Print the full listing exactly.
┌────────
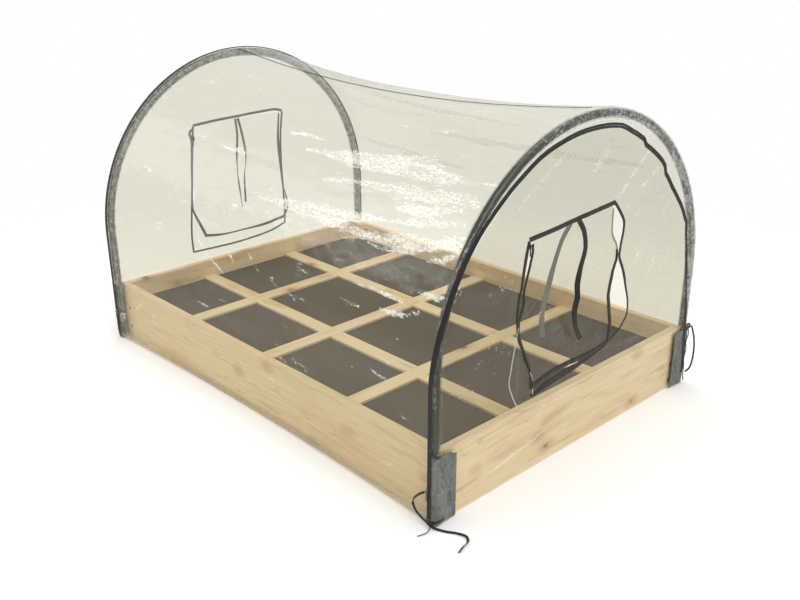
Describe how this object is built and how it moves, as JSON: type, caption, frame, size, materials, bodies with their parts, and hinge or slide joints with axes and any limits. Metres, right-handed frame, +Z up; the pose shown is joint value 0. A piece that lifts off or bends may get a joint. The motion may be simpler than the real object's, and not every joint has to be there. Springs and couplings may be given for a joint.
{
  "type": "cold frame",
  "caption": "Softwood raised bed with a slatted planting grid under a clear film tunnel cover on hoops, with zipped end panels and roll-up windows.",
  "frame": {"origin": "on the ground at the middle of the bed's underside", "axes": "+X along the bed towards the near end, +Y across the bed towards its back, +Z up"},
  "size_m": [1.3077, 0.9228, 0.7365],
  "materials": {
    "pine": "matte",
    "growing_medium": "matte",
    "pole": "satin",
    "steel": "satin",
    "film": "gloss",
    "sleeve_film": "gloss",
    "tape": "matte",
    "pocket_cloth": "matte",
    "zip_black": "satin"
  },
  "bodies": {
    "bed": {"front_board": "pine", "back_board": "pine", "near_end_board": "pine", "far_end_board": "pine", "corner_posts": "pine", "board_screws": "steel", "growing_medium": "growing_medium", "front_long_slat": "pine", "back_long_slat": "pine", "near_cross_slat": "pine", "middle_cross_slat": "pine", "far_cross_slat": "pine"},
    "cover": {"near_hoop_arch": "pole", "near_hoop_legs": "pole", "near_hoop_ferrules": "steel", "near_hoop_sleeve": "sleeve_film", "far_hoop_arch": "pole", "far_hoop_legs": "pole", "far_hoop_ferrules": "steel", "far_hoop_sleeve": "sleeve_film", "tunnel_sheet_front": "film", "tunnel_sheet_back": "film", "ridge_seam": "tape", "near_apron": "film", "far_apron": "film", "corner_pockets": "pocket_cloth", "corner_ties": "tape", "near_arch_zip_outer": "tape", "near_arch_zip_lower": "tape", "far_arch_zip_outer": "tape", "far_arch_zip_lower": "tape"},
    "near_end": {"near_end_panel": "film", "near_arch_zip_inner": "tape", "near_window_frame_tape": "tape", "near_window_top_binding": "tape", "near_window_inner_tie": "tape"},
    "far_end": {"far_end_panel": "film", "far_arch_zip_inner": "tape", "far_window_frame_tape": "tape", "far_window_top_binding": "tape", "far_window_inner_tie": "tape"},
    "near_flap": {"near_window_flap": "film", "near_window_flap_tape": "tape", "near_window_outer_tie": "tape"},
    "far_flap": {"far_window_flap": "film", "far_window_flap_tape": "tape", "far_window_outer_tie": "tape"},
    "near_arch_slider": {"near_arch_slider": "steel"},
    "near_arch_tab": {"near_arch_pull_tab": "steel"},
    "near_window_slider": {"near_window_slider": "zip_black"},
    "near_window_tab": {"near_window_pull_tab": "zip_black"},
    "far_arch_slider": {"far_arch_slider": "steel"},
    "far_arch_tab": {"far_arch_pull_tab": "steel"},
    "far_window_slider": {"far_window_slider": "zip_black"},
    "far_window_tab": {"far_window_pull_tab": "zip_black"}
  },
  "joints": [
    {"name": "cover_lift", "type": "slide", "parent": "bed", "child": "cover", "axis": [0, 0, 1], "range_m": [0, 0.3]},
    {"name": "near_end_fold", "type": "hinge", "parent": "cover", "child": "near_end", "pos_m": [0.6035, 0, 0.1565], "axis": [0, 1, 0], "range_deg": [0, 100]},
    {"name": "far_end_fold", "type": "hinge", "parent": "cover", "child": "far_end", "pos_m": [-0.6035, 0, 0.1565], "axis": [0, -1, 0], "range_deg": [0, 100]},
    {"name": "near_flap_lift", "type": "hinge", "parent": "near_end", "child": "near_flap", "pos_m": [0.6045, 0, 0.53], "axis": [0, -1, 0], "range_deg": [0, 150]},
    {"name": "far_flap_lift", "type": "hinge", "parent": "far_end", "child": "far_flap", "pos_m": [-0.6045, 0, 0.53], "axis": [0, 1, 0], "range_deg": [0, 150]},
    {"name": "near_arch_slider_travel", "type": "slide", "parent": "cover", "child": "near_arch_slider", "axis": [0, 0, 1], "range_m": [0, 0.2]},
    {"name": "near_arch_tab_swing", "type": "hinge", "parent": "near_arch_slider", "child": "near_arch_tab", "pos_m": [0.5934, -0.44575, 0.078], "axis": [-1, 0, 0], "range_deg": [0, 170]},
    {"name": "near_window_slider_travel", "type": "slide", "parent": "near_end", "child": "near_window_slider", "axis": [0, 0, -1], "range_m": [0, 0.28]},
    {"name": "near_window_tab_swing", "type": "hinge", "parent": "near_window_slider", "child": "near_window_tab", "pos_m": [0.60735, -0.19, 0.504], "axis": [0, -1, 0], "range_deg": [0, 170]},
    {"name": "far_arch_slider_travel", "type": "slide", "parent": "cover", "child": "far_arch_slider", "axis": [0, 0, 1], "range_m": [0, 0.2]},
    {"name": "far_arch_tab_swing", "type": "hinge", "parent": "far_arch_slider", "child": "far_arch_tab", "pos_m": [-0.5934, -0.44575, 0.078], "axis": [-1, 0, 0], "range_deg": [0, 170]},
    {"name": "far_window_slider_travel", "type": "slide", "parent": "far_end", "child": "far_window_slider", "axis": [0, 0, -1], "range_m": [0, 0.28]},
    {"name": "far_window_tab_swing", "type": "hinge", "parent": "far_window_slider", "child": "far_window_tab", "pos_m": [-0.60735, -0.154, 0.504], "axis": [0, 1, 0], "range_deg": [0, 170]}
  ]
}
└────────
◆ Task answer
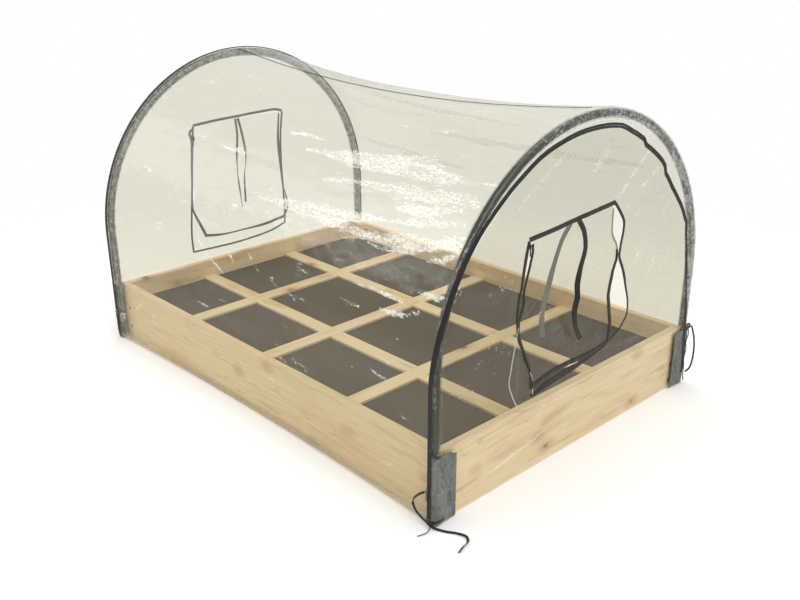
Describe how this object is built and how it moves, as JSON: type, caption, frame, size, materials, bodies with their parts, and hinge or slide joints with axes and any limits. Metres, right-handed frame, +Z up; the pose shown is joint value 0. A piece that lifts off or bends may get a joint. The motion may be simpler than the real object's, and not every joint has to be there. Springs and couplings may be given for a joint.
{
  "type": "cold frame",
  "caption": "Softwood raised bed with a slatted planting grid under a clear film tunnel cover on hoops, with zipped end panels and roll-up windows.",
  "frame": {"origin": "on the ground at the middle of the bed's underside", "axes": "+X along the bed towards the near end, +Y across the bed towards its back, +Z up"},
  "size_m": [1.3077, 0.9228, 0.7365],
  "materials": {
    "pine": "matte",
    "growing_medium": "matte",
    "pole": "satin",
    "steel": "satin",
    "film": "gloss",
    "sleeve_film": "gloss",
    "tape": "matte",
    "pocket_cloth": "matte",
    "zip_black": "satin"
  },
  "bodies": {
    "bed": {"front_board": "pine", "back_board": "pine", "near_end_board": "pine", "far_end_board": "pine", "corner_posts": "pine", "board_screws": "steel", "growing_medium": "growing_medium", "front_long_slat": "pine", "back_long_slat": "pine", "near_cross_slat": "pine", "middle_cross_slat": "pine", "far_cross_slat": "pine"},
    "cover": {"near_hoop_arch": "pole", "near_hoop_legs": "pole", "near_hoop_ferrules": "steel", "near_hoop_sleeve": "sleeve_film", "far_hoop_arch": "pole", "far_hoop_legs": "pole", "far_hoop_ferrules": "steel", "far_hoop_sleeve": "sleeve_film", "tunnel_sheet_front": "film", "tunnel_sheet_back": "film", "ridge_seam": "tape", "near_apron": "film", "far_apron": "film", "corner_pockets": "pocket_cloth", "corner_ties": "tape", "near_arch_zip_outer": "tape", "near_arch_zip_lower": "tape", "far_arch_zip_outer": "tape", "far_arch_zip_lower": "tape"},
    "near_end": {"near_end_panel": "film", "near_arch_zip_inner": "tape", "near_window_frame_tape": "tape", "near_window_top_binding": "tape", "near_window_inner_tie": "tape"},
    "far_end": {"far_end_panel": "film", "far_arch_zip_inner": "tape", "far_window_frame_tape": "tape", "far_window_top_binding": "tape", "far_window_inner_tie": "tape"},
    "near_flap": {"near_window_flap": "film", "near_window_flap_tape": "tape", "near_window_outer_tie": "tape"},
    "far_flap": {"far_window_flap": "film", "far_window_flap_tape": "tape", "far_window_outer_tie": "tape"},
    "near_arch_slider": {"near_arch_slider": "steel"},
    "near_arch_tab": {"near_arch_pull_tab": "steel"},
    "near_window_slider": {"near_window_slider": "zip_black"},
    "near_window_tab": {"near_window_pull_tab": "zip_black"},
    "far_arch_slider": {"far_arch_slider": "steel"},
    "far_arch_tab": {"far_arch_pull_tab": "steel"},
    "far_window_slider": {"far_window_slider": "zip_black"},
    "far_window_tab": {"far_window_pull_tab": "zip_black"}
  },
  "joints": [
    {"name": "cover_lift", "type": "slide", "parent": "bed", "child": "cover", "axis": [0, 0, 1], "range_m": [0, 0.3]},
    {"name": "near_end_fold", "type": "hinge", "parent": "cover", "child": "near_end", "pos_m": [0.6035, 0, 0.1565], "axis": [0, 1, 0], "range_deg": [0, 100]},
    {"name": "far_end_fold", "type": "hinge", "parent": "cover", "child": "far_end", "pos_m": [-0.6035, 0, 0.1565], "axis": [0, -1, 0], "range_deg": [0, 100]},
    {"name": "near_flap_lift", "type": "hinge", "parent": "near_end", "child": "near_flap", "pos_m": [0.6045, 0, 0.53], "axis": [0, -1, 0], "range_deg": [0, 150]},
    {"name": "far_flap_lift", "type": "hinge", "parent": "far_end", "child": "far_flap", "pos_m": [-0.6045, 0, 0.53], "axis": [0, 1, 0], "range_deg": [0, 150]},
    {"name": "near_arch_slider_travel", "type": "slide", "parent": "cover", "child": "near_arch_slider", "axis": [0, 0, 1], "range_m": [0, 0.2]},
    {"name": "near_arch_tab_swing", "type": "hinge", "parent": "near_arch_slider", "child": "near_arch_tab", "pos_m": [0.5934, -0.44575, 0.078], "axis": [-1, 0, 0], "range_deg": [0, 170]},
    {"name": "near_window_slider_travel", "type": "slide", "parent": "near_end", "child": "near_window_slider", "axis": [0, 0, -1], "range_m": [0, 0.28]},
    {"name": "near_window_tab_swing", "type": "hinge", "parent": "near_window_slider", "child": "near_window_tab", "pos_m": [0.60735, -0.19, 0.504], "axis": [0, -1, 0], "range_deg": [0, 170]},
    {"name": "far_arch_slider_travel", "type": "slide", "parent": "cover", "child": "far_arch_slider", "axis": [0, 0, 1], "range_m": [0, 0.2]},
    {"name": "far_arch_tab_swing", "type": "hinge", "parent": "far_arch_slider", "child": "far_arch_tab", "pos_m": [-0.5934, -0.44575, 0.078], "axis": [-1, 0, 0], "range_deg": [0, 170]},
    {"name": "far_window_slider_travel", "type": "slide", "parent": "far_end", "child": "far_window_slider", "axis": [0, 0, -1], "range_m": [0, 0.28]},
    {"name": "far_window_tab_swing", "type": "hinge", "parent": "far_window_slider", "child": "far_window_tab", "pos_m": [-0.60735, -0.154, 0.504], "axis": [0, 1, 0], "range_deg": [0, 170]}
  ]
}